26 Pour utiliser un document à l’audience, la partie en transmet une copie à l’autre partie et à la Section. Les copies doivent être reçues :

26 If a party wants to use a document at a hearing, the party must provide a copy to the other party and the Division. The copies must be received

a) dans le cas du contrôle des quarante‐huit heures ou du contrôle des sept jours, ou d’une enquête tenue au moment d’un tel contrôle, le plus tôt possible;

(a) as soon as possible, in the case of a forty‐eight hour or seven‐day review or an admissibility hearing held at the same time; and

b) dans les autres cas, au moins cinq jours avant l’audience.

(b) in all other cases, at least five days before the hearing.

[25] Cette disposition s’applique seulement aux éléments de preuve qu’entend déposer une partie devant la SI. Elle n’établit pas l’obligation de communiquer des documents qui se trouvent en la possession d’une partie si cette dernière n’a pas l’intention de les produire.

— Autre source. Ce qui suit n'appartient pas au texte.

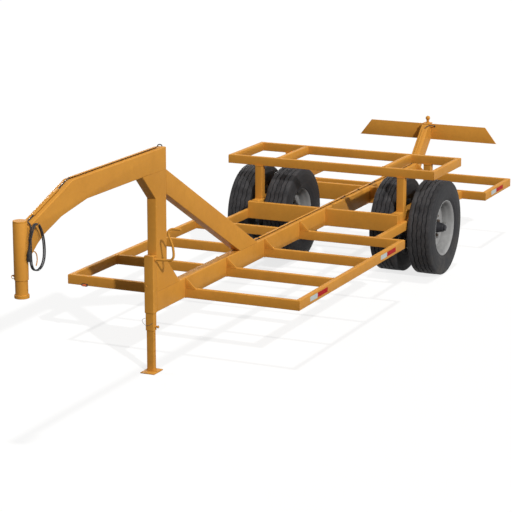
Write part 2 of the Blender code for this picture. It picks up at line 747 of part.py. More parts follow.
def build_jack():
    """A drop-leg jack: housing, sleeve, crank and pull pin in one, and the leg that slides in it."""
    bore_size = [width + 2 * JACK_CLEARANCE for width in JACK_LEG]
    housing = column("jack_housing", JACK_HOUSING, DECK_BOTTOM, DECK_TOP + JACK_TOP)
    sleeve = column("jack_sleeve", JACK_SLEEVE, DECK_TOP + SLEEVE_BOTTOM, DECK_TOP)
    combine(housing, sleeve, "UNION")
    route = [(x, y, DECK_TOP + height) for x, y, height in CRANK_ROUTE]
    crank = rod("jack_crank", route, CRANK_ROD_R, (0, JACK_STATION, 0))
    combine(housing, crank, "UNION")
    boss = [(0, JACK_BOSS_REACH), (JACK_BOSS_R, JACK_BOSS_REACH), (JACK_BOSS_R, -WELD_SEAT), (0, -WELD_SEAT)]
    crank_height = CRANK_ROUTE[0][2]
    combine(housing, side_fitting("crank_boss", boss, JACK_HOUSING[0] / 2, crank_height), "UNION")
    pin = side_fitting("pull_pin", pull_pin_profile(), JACK_SLEEVE[0] / 2, PULL_PIN_HEIGHT)
    combine(housing, pin, "UNION")
    bore = column("jack_bore", bore_size, DECK_TOP + SLEEVE_BOTTOM - DECK_TUBE_H,
                  DECK_TOP + JACK_TOP - JACK_CAP)
    combine(housing, bore, "DIFFERENCE")
    leg = column("jack_leg", JACK_LEG, FOOT_T / 2, DECK_TOP + LEG_TOP)
    foot = column("jack_foot", FOOT_SIZE, 0, FOOT_T)
    combine(leg, foot, "UNION")


# Tail

def build_tail():
    bottom = TAIL_TOP - TAIL_H
    outline = [(-TAIL_TOP_HALF, TAIL_TOP), (TAIL_TOP_HALF, TAIL_TOP),
               (TAIL_BOTTOM_HALF, bottom), (-TAIL_BOTTOM_HALF, bottom)]
    tail_plate = outline_solid("tail_plate", outline, "front", -(TAIL_STATION + TAIL_T), -TAIL_STATION)
    lamp = [(0, LAMP_DEPTH), (LAMP_R - LAMP_EDGE, LAMP_DEPTH), (LAMP_R, LAMP_DEPTH - LAMP_EDGE),
            (LAMP_R, -WELD_SEAT), (0, -WELD_SEAT)]
    for word, side in SIDES:
        place = (side * LAMP_CENTRE, TAIL_STATION + TAIL_T, TAIL_TOP - TAIL_H / 2)
        fitted = turned(f"tail_lamp_{word}", lamp, BALL_STEPS, place, "frame_paint", False,
                        (-pi / 2, 0, 0))
        combine(tail_plate, fitted, "UNION")
    seat = TAIL_TOP + FIT
    pad = box("hitch_ball", (-SPINE_SIDE, BALL_STATION - PAD_FRONT_REACH, seat),
              (SPINE_SIDE, REAR_END, seat + PAD_T))
    centre = BALL_SHOULDER_H + BALL_STEM_H + sqrt(BALL_R ** 2 - BALL_STEM_R ** 2)
    first = asin(BALL_FLAT_R / BALL_R)
    last = pi - asin(BALL_STEM_R / BALL_R)
    angles = [first + (last - first) * step / BALL_RINGS for step in range(BALL_RINGS + 1)]
    ball = [(BALL_R * sin(angle), centre + BALL_R * cos(angle)) for angle in angles]
    profile = [(0, ball[0][1])] + ball
    profile += [(BALL_STEM_R, BALL_SHOULDER_H), (BALL_SHOULDER_R, BALL_SHOULDER_H),
                (BALL_SHOULDER_R, -PAD_T / 2), (0, -PAD_T / 2)]
    knob = turned("ball", profile, BALL_STEPS, (0, BALL_STATION, seat + PAD_T), "frame_paint")
    combine(pad, knob, "UNION")


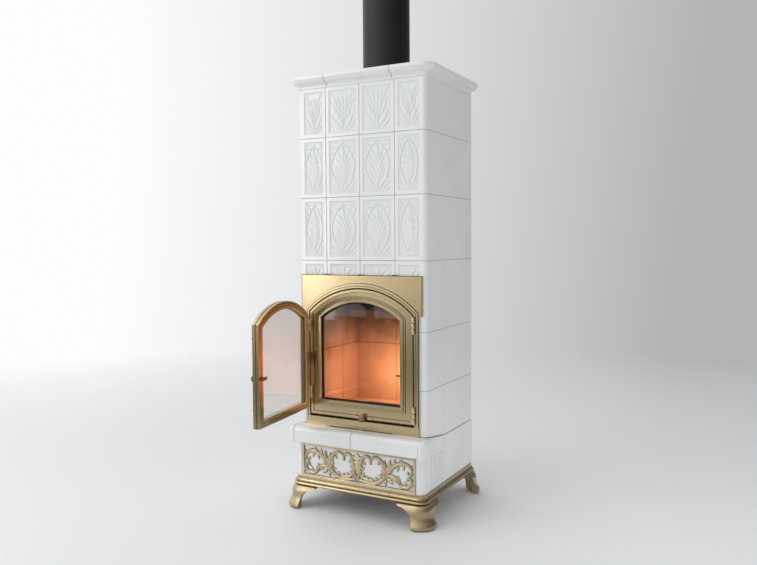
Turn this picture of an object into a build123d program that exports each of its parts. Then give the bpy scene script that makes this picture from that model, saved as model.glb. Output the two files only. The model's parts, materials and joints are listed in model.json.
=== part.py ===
"""Tiled wood stove: a glazed tile column on a brass-footed base, with an arched door and a glass leaf."""
from build123d import *
import math
import os

# ---------------------------------------------------------------- driving dimensions, in mm
# Heights, from the floor up
pad_height = 4
plinth_bottom = 98
plinth_height = 34
base_height = 150
shelf_thickness = 68
course_heights = [205, 247, 259, 280, 232, 182]    # tile courses, from the top down
cornice_height = 49
pipe_rise = 396                                    # flue pipe above the cornice
# Column and base plan
body_width = 590
body_depth = 475
tile_corner_radius = 16
base_width = 596
base_advance = 43                                  # base front ahead of the tile face
base_corner_radius = 28
turn_steps = 8                                     # facets of a moulding round a corner
tile_thickness = 22
tile_joint = 2
grille_joint = 1                                   # between the base tiles and the grille
tile_pitch = 159                                   # front tile joints
corner_return = 168                                # corner tile along the side
tile_frame = 15                                    # plain rim of a relief tile
panel_sink = 3.5
# Shelf
shelf_advance = 72
shelf_half_width = 318
shelf_corner_radius = 26
shelf_nose = 20                                    # rounded front edge
shelf_underside_nose = 8
shelf_joint_x = -12
shelf_side_joint = 289
wing_length = 165
wing_drop = 24
# Cornice and plinth mouldings
cornice_reach = 32
cornice_joint_x = 151
moulding_seat = 9                                  # how far the plinth moulding runs in under the tiles
plinth_reach = 12
plinth_joint_x = 150
# Feet
wing_run = 107                                     # foot wing along the base, from its corner
toe_run = 36
toe_reach = 44
relief_strip = 128
# Grille
grille_frame_bar = 12
grille_stand = 2                                   # its face ahead of the base tiles
grille_plate = 8
scroll_relief = 5
grille_backing_thickness = 10
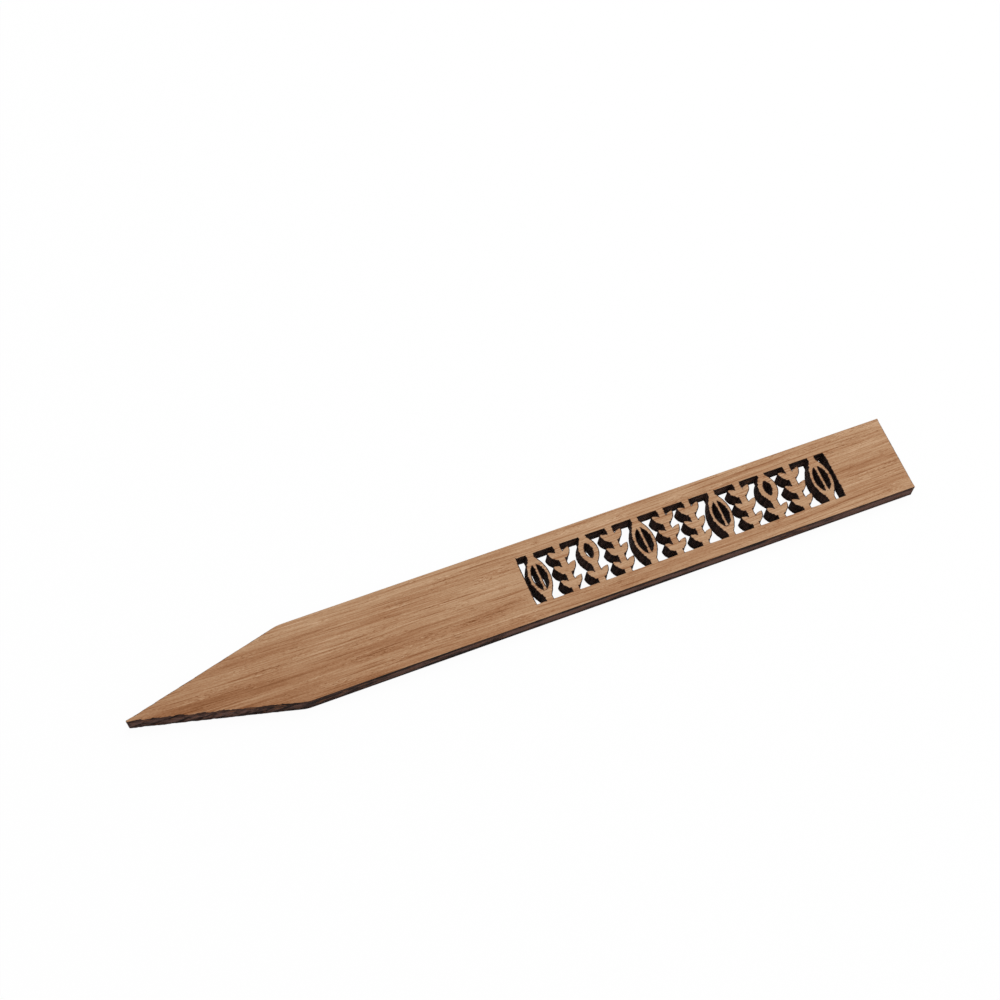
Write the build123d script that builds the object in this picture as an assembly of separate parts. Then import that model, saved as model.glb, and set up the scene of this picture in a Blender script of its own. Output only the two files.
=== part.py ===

[26] Dans l’arrêt Brown, la Cour d’appel fédérale a statué que l’article 26 n’épuise pas les obligations d’équité procédurale du ministre. Elle a écrit ce qui suit aux paragraphes 142 et 145 :

La nécessité pour les détenus de connaître la preuve produite contre eux crée une obligation de communication. Pour être significative, l’obligation de communication ne peut se limiter aux renseignements sur lesquels le ministre entend s’appuyer. Tous les renseignements pertinents doivent être communiqués, y compris ceux qui ne favorisent que le détenu, dont les renseignements concernant les motifs de détention, les renseignements concernant les critères énoncés à l’article 248, l’existence d’un lien avec un objectif d’immigration ainsi que les critères qui permettent de déterminer si la détention est justifiée et conforme à la Charte et aux principes du droit administratif. Même si l’obligation de communication vise nécessairement les renseignements qui sont utiles au détenu, elle n’est pas illimitée; elle est toujours nuancée par la nécessité que les renseignements aient un lien avec les circonstances propres au détenu.

[...]

La légalité d’une ordonnance de détention préalable au renvoi est subordonnée à la conclusion, tirée à la lumière des éléments de preuve, que le renvoi demeure possible. Pour cette raison, la communication des éléments de preuve sur la probabilité du renvoi est également essentielle à la légalité d’une ordonnance de détention. La SI doit donc évaluer les efforts du ministre en vue du renvoi et les raisons du retard à chacune des audiences de contrôle. Les détenus ont le droit de connaître la preuve que le ministre entend invoquer au soutien de son argument selon lequel le renvoi demeure possible. Sous réserve de la preuve visée par des privilèges d’intérêt public reconnus à l’article 38.01 de la Loi sur la preuve au Canada, L.R.C. (1985), ch. C‐5, les éléments de preuve pertinents concernant les communications avec le pays d’accueil doivent être communiqués avant l’audience. Compte tenu de l’obligation imposée par l’article 248 du Règlement, il serait exceptionnel qu’un commissaire exerce à bon droit le pouvoir discrétionnaire lui permettant d’ordonner le maintien en détention sans ces éléments de preuve.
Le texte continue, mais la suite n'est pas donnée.